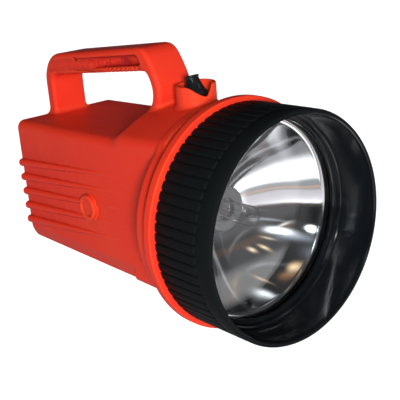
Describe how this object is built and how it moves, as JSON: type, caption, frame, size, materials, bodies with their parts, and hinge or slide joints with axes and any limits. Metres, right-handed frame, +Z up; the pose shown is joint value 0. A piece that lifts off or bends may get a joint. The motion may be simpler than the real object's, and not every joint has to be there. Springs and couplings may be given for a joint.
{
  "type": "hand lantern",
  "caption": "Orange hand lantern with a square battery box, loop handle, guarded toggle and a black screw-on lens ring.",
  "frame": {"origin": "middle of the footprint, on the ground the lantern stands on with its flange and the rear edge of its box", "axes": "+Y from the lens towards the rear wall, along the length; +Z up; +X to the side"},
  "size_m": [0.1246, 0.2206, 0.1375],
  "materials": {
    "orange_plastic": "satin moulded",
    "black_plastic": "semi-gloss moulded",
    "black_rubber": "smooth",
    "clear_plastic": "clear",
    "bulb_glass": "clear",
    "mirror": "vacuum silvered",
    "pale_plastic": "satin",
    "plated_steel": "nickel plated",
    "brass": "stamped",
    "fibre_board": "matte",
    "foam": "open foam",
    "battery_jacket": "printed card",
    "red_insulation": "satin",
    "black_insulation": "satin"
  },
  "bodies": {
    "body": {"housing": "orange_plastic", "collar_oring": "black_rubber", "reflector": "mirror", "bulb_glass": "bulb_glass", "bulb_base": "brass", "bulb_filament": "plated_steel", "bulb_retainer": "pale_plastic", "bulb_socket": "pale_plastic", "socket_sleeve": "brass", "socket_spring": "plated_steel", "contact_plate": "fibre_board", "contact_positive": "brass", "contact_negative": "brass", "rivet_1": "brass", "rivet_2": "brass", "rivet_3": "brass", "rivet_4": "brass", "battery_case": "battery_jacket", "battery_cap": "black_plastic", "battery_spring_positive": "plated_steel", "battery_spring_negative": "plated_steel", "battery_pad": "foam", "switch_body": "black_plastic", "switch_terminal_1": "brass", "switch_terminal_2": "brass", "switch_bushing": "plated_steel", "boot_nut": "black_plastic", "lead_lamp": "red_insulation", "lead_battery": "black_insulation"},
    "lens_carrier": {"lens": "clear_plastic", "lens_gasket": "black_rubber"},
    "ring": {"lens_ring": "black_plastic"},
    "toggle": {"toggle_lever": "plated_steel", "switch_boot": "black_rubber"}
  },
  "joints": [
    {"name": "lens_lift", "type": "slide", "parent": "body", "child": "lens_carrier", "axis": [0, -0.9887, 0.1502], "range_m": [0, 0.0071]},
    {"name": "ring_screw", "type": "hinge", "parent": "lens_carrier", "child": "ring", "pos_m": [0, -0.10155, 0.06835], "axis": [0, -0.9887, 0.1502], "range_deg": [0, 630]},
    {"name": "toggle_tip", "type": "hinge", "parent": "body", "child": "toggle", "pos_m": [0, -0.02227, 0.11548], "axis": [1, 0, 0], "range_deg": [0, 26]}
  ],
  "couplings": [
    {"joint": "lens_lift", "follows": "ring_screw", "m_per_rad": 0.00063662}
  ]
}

++++++++

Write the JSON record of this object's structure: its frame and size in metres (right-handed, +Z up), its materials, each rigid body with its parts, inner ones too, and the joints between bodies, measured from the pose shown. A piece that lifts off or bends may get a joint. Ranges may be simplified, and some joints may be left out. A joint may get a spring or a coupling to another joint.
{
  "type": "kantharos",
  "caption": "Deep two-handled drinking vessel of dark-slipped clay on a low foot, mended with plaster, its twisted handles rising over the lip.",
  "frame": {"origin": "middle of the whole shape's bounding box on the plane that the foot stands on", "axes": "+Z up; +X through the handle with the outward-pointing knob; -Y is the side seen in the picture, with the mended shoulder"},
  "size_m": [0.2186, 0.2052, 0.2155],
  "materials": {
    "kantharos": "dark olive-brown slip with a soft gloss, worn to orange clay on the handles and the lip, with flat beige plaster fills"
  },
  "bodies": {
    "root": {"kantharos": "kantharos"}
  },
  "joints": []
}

++++++++

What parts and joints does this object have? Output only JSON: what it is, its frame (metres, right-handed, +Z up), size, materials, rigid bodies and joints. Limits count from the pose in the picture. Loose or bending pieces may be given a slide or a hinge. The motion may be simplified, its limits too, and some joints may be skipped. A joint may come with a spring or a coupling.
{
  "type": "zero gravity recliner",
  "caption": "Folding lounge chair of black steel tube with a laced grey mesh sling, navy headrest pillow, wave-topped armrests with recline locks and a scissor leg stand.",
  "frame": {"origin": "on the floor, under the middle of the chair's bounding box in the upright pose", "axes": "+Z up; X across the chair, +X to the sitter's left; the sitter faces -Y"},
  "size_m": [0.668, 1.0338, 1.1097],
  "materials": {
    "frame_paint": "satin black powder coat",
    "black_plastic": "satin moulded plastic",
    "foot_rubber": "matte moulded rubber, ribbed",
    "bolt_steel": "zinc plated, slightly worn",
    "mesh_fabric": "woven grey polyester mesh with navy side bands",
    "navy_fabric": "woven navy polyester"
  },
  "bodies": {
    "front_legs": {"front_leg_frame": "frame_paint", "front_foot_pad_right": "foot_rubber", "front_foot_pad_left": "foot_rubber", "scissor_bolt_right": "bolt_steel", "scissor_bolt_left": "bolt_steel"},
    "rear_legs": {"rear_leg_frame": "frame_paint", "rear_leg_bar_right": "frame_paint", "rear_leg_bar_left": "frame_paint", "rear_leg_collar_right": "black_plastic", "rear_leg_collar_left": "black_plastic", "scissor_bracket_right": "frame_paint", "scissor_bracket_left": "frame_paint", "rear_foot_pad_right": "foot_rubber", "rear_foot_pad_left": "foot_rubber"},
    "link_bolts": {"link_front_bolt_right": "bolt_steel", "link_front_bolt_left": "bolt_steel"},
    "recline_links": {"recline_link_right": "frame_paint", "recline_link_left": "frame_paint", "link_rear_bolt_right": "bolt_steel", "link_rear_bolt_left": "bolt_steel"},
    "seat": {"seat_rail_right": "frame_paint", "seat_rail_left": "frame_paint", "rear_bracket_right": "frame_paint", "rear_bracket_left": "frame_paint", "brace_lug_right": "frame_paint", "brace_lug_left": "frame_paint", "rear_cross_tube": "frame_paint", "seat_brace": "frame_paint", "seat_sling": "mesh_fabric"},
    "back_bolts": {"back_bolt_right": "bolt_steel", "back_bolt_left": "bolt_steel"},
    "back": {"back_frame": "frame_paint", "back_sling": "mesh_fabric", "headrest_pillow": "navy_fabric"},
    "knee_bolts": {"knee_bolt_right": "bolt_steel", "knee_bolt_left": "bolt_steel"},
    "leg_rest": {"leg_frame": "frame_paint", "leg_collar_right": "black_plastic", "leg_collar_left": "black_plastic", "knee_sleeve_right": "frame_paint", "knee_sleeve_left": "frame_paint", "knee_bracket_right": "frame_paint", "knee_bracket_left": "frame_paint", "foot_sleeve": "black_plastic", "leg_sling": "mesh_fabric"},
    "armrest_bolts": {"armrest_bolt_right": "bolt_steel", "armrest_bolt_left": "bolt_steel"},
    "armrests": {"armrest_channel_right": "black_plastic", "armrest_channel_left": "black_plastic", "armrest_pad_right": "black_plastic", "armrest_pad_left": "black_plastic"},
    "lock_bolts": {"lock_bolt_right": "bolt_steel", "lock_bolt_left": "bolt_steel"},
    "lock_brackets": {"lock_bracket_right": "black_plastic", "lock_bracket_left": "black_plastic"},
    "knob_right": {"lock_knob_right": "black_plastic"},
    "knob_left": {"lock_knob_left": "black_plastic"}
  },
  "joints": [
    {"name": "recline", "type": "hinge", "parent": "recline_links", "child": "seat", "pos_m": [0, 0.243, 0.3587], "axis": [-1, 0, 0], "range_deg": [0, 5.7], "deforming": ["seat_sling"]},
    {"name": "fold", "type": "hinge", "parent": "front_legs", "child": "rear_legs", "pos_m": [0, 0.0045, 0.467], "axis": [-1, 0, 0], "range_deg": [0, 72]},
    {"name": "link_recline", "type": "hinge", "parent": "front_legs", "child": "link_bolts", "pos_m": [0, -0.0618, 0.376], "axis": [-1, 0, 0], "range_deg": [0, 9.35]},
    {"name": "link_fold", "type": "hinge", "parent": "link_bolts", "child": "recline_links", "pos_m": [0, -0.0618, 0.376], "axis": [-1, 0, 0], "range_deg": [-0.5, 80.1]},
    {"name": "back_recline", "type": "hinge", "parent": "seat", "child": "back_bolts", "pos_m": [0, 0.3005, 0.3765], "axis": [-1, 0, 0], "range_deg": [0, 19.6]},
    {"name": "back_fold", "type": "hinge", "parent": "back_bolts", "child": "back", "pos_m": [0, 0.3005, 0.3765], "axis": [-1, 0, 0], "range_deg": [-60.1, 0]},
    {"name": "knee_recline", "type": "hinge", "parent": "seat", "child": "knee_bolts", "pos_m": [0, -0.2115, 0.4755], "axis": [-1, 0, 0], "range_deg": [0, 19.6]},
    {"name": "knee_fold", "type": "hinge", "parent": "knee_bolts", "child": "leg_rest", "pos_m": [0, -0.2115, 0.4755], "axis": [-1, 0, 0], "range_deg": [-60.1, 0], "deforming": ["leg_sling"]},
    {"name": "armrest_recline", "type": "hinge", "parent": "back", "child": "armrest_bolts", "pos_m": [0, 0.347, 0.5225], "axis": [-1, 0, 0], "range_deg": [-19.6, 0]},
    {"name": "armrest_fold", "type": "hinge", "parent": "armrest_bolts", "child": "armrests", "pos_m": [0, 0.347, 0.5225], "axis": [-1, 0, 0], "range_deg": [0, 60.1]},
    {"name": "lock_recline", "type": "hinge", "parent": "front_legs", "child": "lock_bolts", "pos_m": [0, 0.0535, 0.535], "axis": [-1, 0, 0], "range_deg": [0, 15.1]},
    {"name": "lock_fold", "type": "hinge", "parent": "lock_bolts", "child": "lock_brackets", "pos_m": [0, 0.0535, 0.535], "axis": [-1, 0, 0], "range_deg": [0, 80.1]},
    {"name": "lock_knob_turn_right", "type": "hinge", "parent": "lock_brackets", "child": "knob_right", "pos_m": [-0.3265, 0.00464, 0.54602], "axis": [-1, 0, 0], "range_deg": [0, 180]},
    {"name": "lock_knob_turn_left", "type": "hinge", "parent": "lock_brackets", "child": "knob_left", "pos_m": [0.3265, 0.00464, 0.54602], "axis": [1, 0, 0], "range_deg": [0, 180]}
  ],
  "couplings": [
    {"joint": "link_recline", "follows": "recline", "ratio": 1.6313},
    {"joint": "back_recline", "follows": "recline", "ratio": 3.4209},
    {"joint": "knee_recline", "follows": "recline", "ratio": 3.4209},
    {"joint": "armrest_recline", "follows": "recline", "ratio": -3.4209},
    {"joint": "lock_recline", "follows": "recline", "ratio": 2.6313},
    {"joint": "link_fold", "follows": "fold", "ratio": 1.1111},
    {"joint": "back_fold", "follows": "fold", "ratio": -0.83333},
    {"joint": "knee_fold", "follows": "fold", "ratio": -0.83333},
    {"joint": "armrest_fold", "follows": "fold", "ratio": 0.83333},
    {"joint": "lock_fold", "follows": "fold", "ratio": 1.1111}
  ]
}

++++++++

• [Job]: Pull out every line of the records above that contains the word "lifts".

• [Correct result]:
Describe how this object is built and how it moves, as JSON: type, caption, frame, size, materials, bodies with their parts, and hinge or slide joints with axes and any limits. Metres, right-handed frame, +Z up; the pose shown is joint value 0. A piece that lifts off or bends may get a joint. The motion may be simpler than the real object's, and not every joint has to be there. Springs and couplings may be given for a joint.
Write the JSON record of this object's structure: its frame and size in metres (right-handed, +Z up), its materials, each rigid body with its parts, inner ones too, and the joints between bodies, measured from the pose shown. A piece that lifts off or bends may get a joint. Ranges may be simplified, and some joints may be left out. A joint may get a spring or a coupling to another joint.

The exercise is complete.